L’intérieur de la maison est stylisé, deux espaces clairement définis, où s’invitent les personnages et leurs souvenirs. Une table et quelques chaises, l’atmosphère est ailleurs. Dans les dialogues vides que s’échangent le couple sur des banalités du quotidien, dans l’étrange attente qui se dessine. Philippe Torreton et Anne Brochet donnent du poids à ce couple accablé, lui inquiet, elle froide, tout en retenue, perchée sur des bottines à talons. Derrière le flot des paroles logistiques, horaires de train ou emploi du temps du fils, les non-dits sont écrasants. Petit à petit des éléments complémentaires sont semés, indices discrets apportés par des personnages tiers qui forcent le couple à avancer plus loin dans ces souvenirs laissés de côté. Le silence et les temps morts soutiennent le suspens. Le crescendo est étudié dans les moindres détails, l’imagination du spectateur reconstitue petit à petit quelques pièces du drame. L’attente est longue, la progression parfois fastidieuse.

Les révélations finales sont tonitruantes. La première, faite par la Fille, s’entend de manière logique, un fait divers sordide et bien étudié. La seconde, faite par la Mère, est spectaculaire. Elle donne son titre à la pièce et en dit long sur les cicatrices familiales, les blessures tues, l’animosité rentrée qui finit par éclater. La force de la pièce est sans doute dans ce point de vue-là, original, peu exploré. Autant le fait divers ressemble à du « déjà vu », autant l’impact de l’histoire sur la dynamique familiale est une vraie bombe.
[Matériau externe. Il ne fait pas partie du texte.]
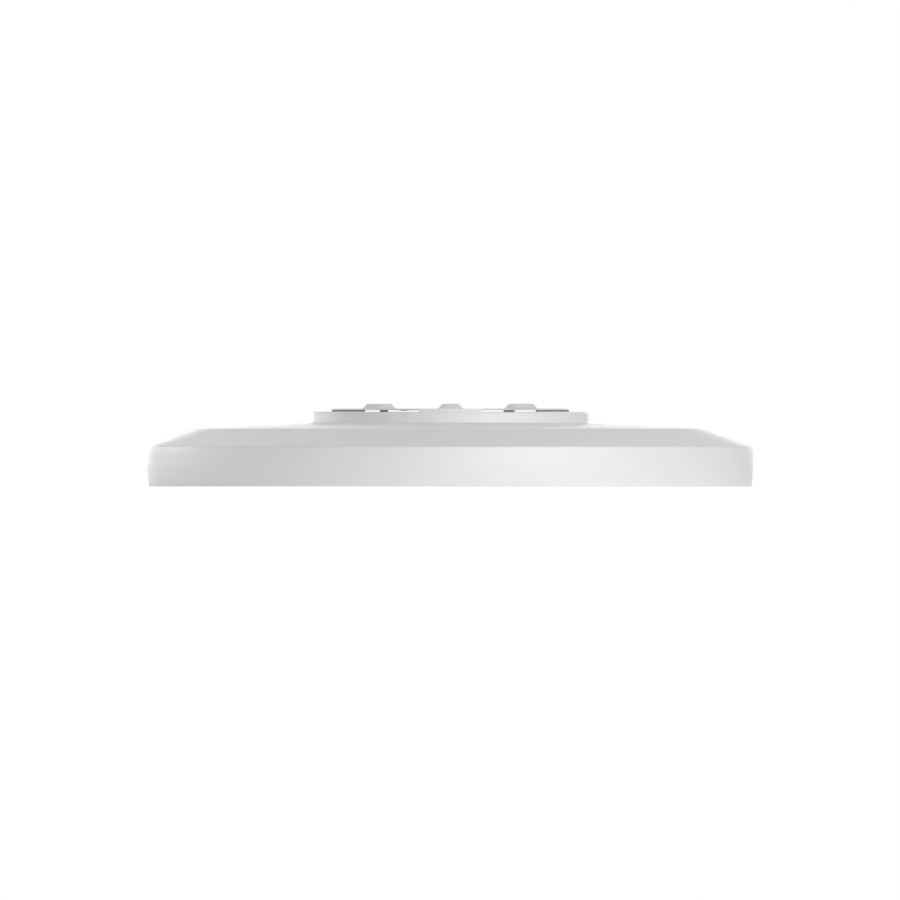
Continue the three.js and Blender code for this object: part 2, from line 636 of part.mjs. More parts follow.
const RESET_TRAVEL = 0.4;
const STEM_BACK = BAY_FRONT - BAY_WALL - 1.9; // inner end of the button's stem
const COLLAR = { r: 2.4, thickness: 0.6 };
const SWITCH = { half: 3, depth: 3.2, rise: 2.4, plungerR: 1.1, plungerLength: 0.6 };

function resetButton() {
  const collarFace = BAY_FRONT - BAY_WALL - 0.1;
  const collarBack = collarFace - COLLAR.thickness;
  const stem = rodAlongY(RESET_R, STEM_BACK, BAY_FRONT - 0.4, RESET_X, RESET_Z, 20);
  return stem.add(rodAlongY(COLLAR.r, collarBack, collarFace, RESET_X, RESET_Z, 20));
}

// The switch behind the button, with its plunger.
function resetSwitch() {
  const { half, depth, rise, plungerR, plungerLength } = SWITCH;
  const plungerFace = STEM_BACK - RESET_TRAVEL - 0.1;
  const face = plungerFace - plungerLength;
  const body = block(RESET_X - half, RESET_X + half, face - depth, face, ON_BOARD, RESET_Z + rise);
  return body.add(rodAlongY(plungerR, face - SINK, plungerFace, RESET_X, RESET_Z));
}

// ---------- Fasteners, light and loose components ----------

// A cross-head pan screw. Its head's underside is at the origin.
function panScrew({ shankR, shankLength, headR, headHeight }) {
  const head = turned(
    [[0, 0], [headR, 0], [headR, headHeight * 0.55], [headR * 0.7, headHeight], [0, headHeight]],
    SMALL_ROUND,
  );
  const shank = rod(shankR, -shankLength, 0.2);
  const [across, blade] = [headR * 1.1, 0.7];
  return geometryOf(
    cut(head.add(shank), [
      slab(0, 0, across, blade, headHeight * 0.45, headHeight + OVER),
      slab(0, 0, blade, across, headHeight * 0.45, headHeight + OVER),
    ]),
  );
}

const CASE_SCREW = { shankR: 1.5, shankLength: 7.6, headR: 2.8, headHeight: 2.2 };
const SINK_SCREW = { shankR: 1.25, shankLength: 9.6, headR: 2.5, headHeight: 1.8 };
const BOARD_SCREW = { ...SINK_SCREW, shankLength: 4.8 };
const PIPE = { r: 1.55, top: 5.9, flangeR: 3, flangeTop: 3.3 };
const LED = { width: 2.8, depth: 1.6, height: 0.5, lensR: 0.65, lensHeight: 0.3 };

function lightPipe() {
  const flange = rod(PIPE.flangeR, SHELL_T + 0.05, PIPE.flangeTop, 0, LED_Y);
  return rod(PIPE.r, 0.05, PIPE.top, 0, LED_Y).add(flange);
}

// A small lamp on the underside of the board, with its lens over the light pipe.
function statusLed() {
  const top = BOARD_BOTTOM - 0.02;
  const seat = top - LED.height;
  const body = slab(0, LED_Y, LED.width, LED.depth, seat, top);
  return body.add(rod(LED.lensR, seat - LED.lensHeight, seat + 0.1, 0, LED_Y));
}

// A can capacitor with its rolled groove.
function capacitor(radius, height) {
  const groove = 0.4;
  const profile = [
    [0, 0],
    [radius, 0],
    [radius, 3 * groove],
    [radius - groove, 4 * groove],
    [radius, 5 * groove],
    [radius, height - groove],
    [radius - groove, height],
    [0, height],
  ];
  return geometryOf(turned(profile, SMALL_ROUND));
}

const TRANSFORMER = { width: 17, depth: 14, height: 9.6, foot: 1.6, coreWidth: 15, coreDepth: 9 };
const WINDING = { r: 3.55, length: 12.4, z: 5.3 };

// A transformer: a round winding held by a square core on a foot.
function transformer() {
  const { width, depth, height, foot, coreWidth, coreDepth } = TRANSFORMER;
  return geometryOf(
    join([
      slab(0, 0, width, depth, 0, foot),
      slab(0, 0, coreWidth, coreDepth, foot - SINK, height),
      rodAlongY(WINDING.r, -WINDING.length / 2, WINDING.length / 2, 0, WINDING.z),
    ]),
  );
}

const INDUCTOR = { half: 5, corner: 1.5, footTop: 1.15, drumR: 4.6, height: 4.6, dishR: 3.6, dishDepth: 0.3 };

// A power inductor: a drum in a square foot, with a shallow dish on top.
function inductor() {
  const { half, corner, footTop, drumR, height, dishR, dishDepth } = INDUCTOR;
  const foot = solidOf(prism(roundedRectangle(-half, half, -half, half, corner), 0, footTop, 3));
  const drum = rod(drumR, footTop - SINK, height, 0, 0, 2 * SMALL_ROUND);
  const dish = rod(dishR, height - dishDepth, height + OVER, 0, 0, 2 * SMALL_ROUND);
  return geometryOf(foot.add(drum).subtract(dish));
}

// ---------- Assembly ----------

add("front_cover", frontCover(), WHITE_CASE);
add("rear_housing", rearHousing(), WHITE_CASE);
add("rear_label", rearLabel(), LABEL);
add("light_pipe", lightPipe(), CLEAR_PLASTIC);

const bracket = new THREE.Group();
accessPoint.add(bracket);
add("mounting_bracket", mountingBracket(), WHITE_STEEL, [0, 0, 0], bracket);
add("damper_right", damperArc(DAMPER.from, DAMPER.to), DARK_RUBBER, [0, 0, 0], bracket);
add("damper_left", damperArc(-DAMPER.to, -DAMPER.from), DARK_RUBBER, [0, 0, 0], bracket);

add("main_board", mainBoard(), BOARD_GREEN);
add("heat_sink", heatSink(), ALUMINIUM);

const RADIOS = [
  { name: "soc", x: 0, width: 32, depth: 32, chipWidth: 17 },
  { name: "radio_left", x: -33, width: 24, depth: 28, chipWidth: 10 },
  { name: "radio_right", x: 33, width: 24, depth: 28, chipWidth: 10 },
];
const RADIO_Y = -24;
const CHIP_H = 1.2;
const PAD_GAP = 0.02; // between a thermal pad and what it touches
for (const { name, x, width, depth, chipWidth } of RADIOS) {
  const chipPlace = [x, RADIO_Y - 4, ON_BOARD];
  const pad = slab(0, 0, width - 10, depth - 10, CAN.roof + PAD_GAP, SPREADER_BOTTOM - PAD_GAP);
  add(`${name}_shield`, shieldCan(width, depth), TINPLATE, [x, RADIO_Y, 0]);
  add(`${name}_chip`, chip(chipWidth, chipWidth, CHIP_H), CHIP_BLACK, chipPlace);
  add(`${name}_thermal_pad`, pad, THERMAL_GREY, [x, RADIO_Y, 0]);
}
add("memory_chip", chip(13, 8, 1), CHIP_BLACK, [0, RADIO_Y + 11, ON_BOARD]);

// [x, y, turn in degrees]
const ANTENNAS = [[-64, -18, 90], [64, -18, 90], [-62, 20, 90], [62, 20, 90], [-19, -66, 0], [19, -66, 0]];
const antennaShape = geometryOf(antenna());
ANTENNAS.forEach(([x, y, turn], i) => {
  const place = new THREE.Group();
  place.position.set(x, y, 0);
  place.rotation.z = THREE.MathUtils.degToRad(turn);
  accessPoint.add(place);
  add(`antenna_${i + 1}`, antennaShape, TINPLATE, [0, 0, 0], place);
});

add("ethernet_shield", ethernetShield(), TINPLATE);
add("ethernet_body", ethernetBody(), SOCKET_BLACK);
add("ethernet_contacts", ethernetContacts(), GOLD);
add("dc_socket_body", dcBody(), SOCKET_BLACK);
add("dc_socket_pin", dcPin(), TINPLATE);
add("reset_button", resetButton(), BUTTON_GREY);
add("reset_switch", resetSwitch(), CHIP_BLACK);

add("poe_transformer", transformer(), CHIP_BLACK, [-36, 18, ON_BOARD]);
add("power_inductor", inductor(), CHIP_BLACK, [31, 15, ON_BOARD]);
const CAPACITORS = [[38, 26], [44, 14], [-52, 16]];
const capacitorShape = capacitor(4, 9.5);
CAPACITORS.forEach(([x, y], i) => {
  add(`capacitor_${i + 1}`, capacitorShape, ALUMINIUM, [x, y, ON_BOARD]);
});
add("status_led", statusLed(), CLEAR_PLASTIC);

function addScrews(family, places, sizes, seat) {
  const shape = panScrew(sizes);
  places.forEach(([x, y], i) => add(`${family}_${i + 1}`, shape, SCREW_STEEL, [x, y, seat + 0.02]));
}
addScrews("case_screw", CASE_SCREWS, CASE_SCREW, WELL.seat);
addScrews("heat_sink_screw", SINK_SCREWS, SINK_SCREW, SPREADER_TOP);
addScrews("board_screw", BOARD_SCREWS, BOARD_SCREW, BOARD_TOP);

export default accessPoint;
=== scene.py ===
"""Looks of the ceiling access point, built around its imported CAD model. Blender 4.5, metres."""

import math

import bmesh
import bpy
from mathutils import Matrix, Vector


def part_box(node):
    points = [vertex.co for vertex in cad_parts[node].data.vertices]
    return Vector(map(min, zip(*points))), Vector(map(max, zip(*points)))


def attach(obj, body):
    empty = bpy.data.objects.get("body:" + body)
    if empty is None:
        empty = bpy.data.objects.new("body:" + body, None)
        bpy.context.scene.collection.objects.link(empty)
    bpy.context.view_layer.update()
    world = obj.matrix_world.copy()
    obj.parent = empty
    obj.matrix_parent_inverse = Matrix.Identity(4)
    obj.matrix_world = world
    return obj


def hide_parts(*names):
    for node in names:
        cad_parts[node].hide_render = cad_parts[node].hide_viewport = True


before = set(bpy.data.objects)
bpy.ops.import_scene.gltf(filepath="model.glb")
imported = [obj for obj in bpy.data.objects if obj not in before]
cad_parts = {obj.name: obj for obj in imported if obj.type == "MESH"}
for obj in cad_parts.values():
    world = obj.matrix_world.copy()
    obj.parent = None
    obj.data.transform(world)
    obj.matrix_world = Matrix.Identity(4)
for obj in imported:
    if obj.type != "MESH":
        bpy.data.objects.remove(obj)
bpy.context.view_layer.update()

MM = 0.001

# ---------- Driving dimensions, in millimetres and degrees ----------

# Places are the CAD model's. Sizes follow it closely, and a few are adjusted for the finer shapes.

BODY_R = 110.0
SHELL_T = 2.2
WALL_TOP = 14.42  # top edge of the front cover's wall
SEAM = 0.01  # the CAD model's is wider, for clearance
CHAMFER_FOOT_R = 109.6
CHAMFER_R = 92.4
CHAMFER_TOP = 21.03
BOSS_R = 50.5
BOSS_BASE = 23.0
BOSS_TOP = 27.13
BOSS_ROOF = 2.0  # thickness of the boss's top wall
COVER_INNER_R = BODY_R - 2.4
LIP_R = BODY_R - SHELL_T - 0.6  # outside of the rear housing's lip, which stands in the front cover
LIP_INNER_R = LIP_R - SHELL_T
LIP_BOTTOM = WALL_TOP - 3.5

SHEET_T = 0.6
PLATE_R = 43.15
PLATE_BOTTOM = 27.65
PLATE_TOP = PLATE_BOTTOM + SHEET_T
RIM_WIDTH = 1.0  # of the plate's rolled rim
RIM_DROP = 0.42
CENTRE_HOLE_R = 10.3
PAD_RISE = 1.74
PAD_R = 29.8
PAD_ANGLES = (0, 120, 240)
PAD_CORE = 2.7  # radius of the pad's flat top
PAD_STRETCH = 1.73  # half of its straight middle
PAD_FLANK = 2.1  # how far the flank spreads around it
PAD_HOLE_R = 2.1
HOOK_R = 26.5
HOOK_ANGLES = (54, 174, 294)
HOOK_HALF = 6.5  # half of a hook leg's width, in degrees
HOOK_FOOT = 8.6  # how far the foot reaches past the leg, in degrees
HOOK_BOTTOM = 24.2
HOOK_FOOT_TOP = 25.0
HOOK_TOP = PLATE_TOP - 0.1  # inside the sheet
HOOK_WINDOW_R = 20.5  # inner edge of the window that a hook leaves in the plate
HOOK_SLOT_HALF = 1.2
HOOK_SPARE = 1  # degrees left free at either side of a hook
TWIST = 12
BOX_SLOT_R = 30  # slots for the screws of a junction box
BOX_SLOT_WIDTH = 4.3
BOX_SLOT_ANGLES = (90, 270)
BOX_SLOT_HALF = 12  # degrees
NOTCH = (-17, 17, 33.5, 60)  # x and y limits of the cable notch, which opens to the back
NOTCH_CORNER = 4
ARROW_R = 1.7  # triangular hole that points to the front
ARROW_Y = -39.5
TONGUE_RADII = (33.6, 38.4)  # spring tongue
TONGUE_ANGLES = (-40, -22)  # its root, and the end of the slit past its tip
TONGUE_SLIT = 0.8
TONGUE_TIP_GAP = 1.3  # degrees
DETENT_R = 36.0  # place of the dimple on the tongue
DETENT_ANGLE = -28
DIMPLE_R = 2.0
DIMPLE_DEPTH = 0.22

INDEX_BLOCK = (44, BOSS_R - 0.15, -13.5, 13.5)  # radii and angles of the block on the boss's front rim
DIMPLE_HOLE_R = DIMPLE_R + 0.6
BOSS_HOLE_DEPTH = 3  # more than the boss's top wall
BAY_HALF_X = 31.0  # cable bay
BAY_FRONT = 33.0
BAY_BACK = 75.0
BAY_FLOOR = 9.6
BAY_WALL = 1.6
BAY_CORNER = 3
PORT_CLEARANCE = 0.35
PORT_CORNER = 0.4
BUTTON_HOLE_R = 2
CASE_SCREW_R = 84
CASE_SCREW_ANGLES = (-145, -98, 98, 145)
HEAT_SINK_SCREWS = ((-48, -44), (48, -44), (48, -2), (-48, -2))
BOARD_SCREWS = ((-50, 36), (50, 36))
WELL_R = 5.2  # wells of the case screws
WELL_BOTTOM = 12.9
WELL_SEAT = 14.6
WELL_BORE_R = 3.7
WELL_HOLE_R = 1.8
CASE_POST_R = 4
CASE_POST_TOP = 12.6
CASE_PILOT_R = 1.75
CASE_PILOT_FOOT = 4
BOARD_POST_R = 3.5
BOARD_POST_TOP = 7
BOARD_PILOT_R = 1.5
BOARD_PILOT_FOOT = 3.2
LED_Y = -70.0
LIGHT_HOLE_R = 1.8
LOCK_SLOT = (-3.5, 3.5, -1.6, 1.6)  # x and y limits, before it is put in place
LOCK_SLOT_CORNER = 1.2
LOCK_SLOT_R = 100
LOCK_SLOT_ANGLE = 152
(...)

Difficile d’en dire plus sur la pièce sans dévoiler l’intrigue. La mise en scène est sobre, le rythme bien étudié, et le texte construit pour que le thriller atteigne son paroxysme à la fin du spectacle. Le côté emprunté des silences, la quête quasi monomaniaque de la vérité, et la tension des personnages qui cheminent seuls, chacun de leur côté sont toutefois pesantes. Une bon thriller pour ceux qui aiment le genre.